My boys. This month has been hard. It seems as though you’ve been fighting more than you’ve been friends. “I hate you” has outnumbered “I love you”. I’ve been struggling too. Many days I’ve gone back through old photographs of you boys just to remind myself that you do love each. You are best friends. Some days are just really tough. But when I see photos such as this one from two years ago — when one morning looked over as I cooked breakfast and saw you two sitting in the most perfect pocket of light. Big brother “reading” to little brother. And when I see these moments once again, my heart swells and I am reminded that all is right in the world.
You two have become the best of friends but more importantly you have learned HOW to be someone's friend. "Treat him the way you want to be treated", "You catch more flies with honey"... These are life lessons that we have repeated to you millions of times and I'm so proud to see you truly caring about each other's feelings and being there for one another.
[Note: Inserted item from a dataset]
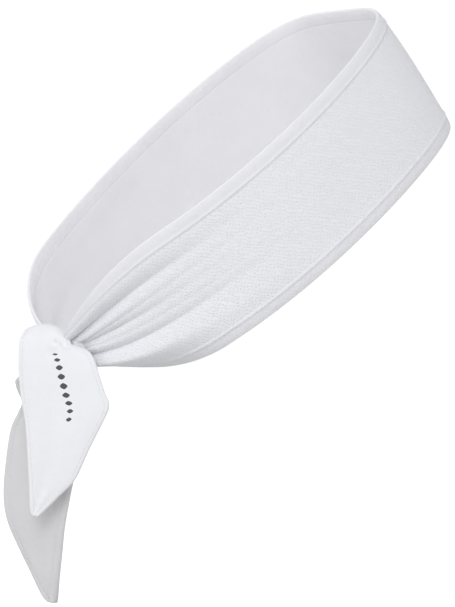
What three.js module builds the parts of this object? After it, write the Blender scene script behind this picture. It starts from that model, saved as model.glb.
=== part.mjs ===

I get those warm fuzzies when you include each other and want to play together on the same team. I really do feel like I am shaping and nurturing two tiny humans that are going to one day go out in the real world and succeed. Whether or not you like it you two are stuck together so you might as well enjoy it!
GUEST CONTRIBUTOR: GRETCHEN WILLIS
Oh, my sweet boy. I never knew how much you needed a little brother until he was born. Sure you had two little sisters but it's not the same thing. I see that you've carved a special place in your heart for your baby brother. Having children is that way, as you will one day realize: they fill a space in your heart that you never knew was empty before. It's that way with him for you. And it's that way for both of you with me.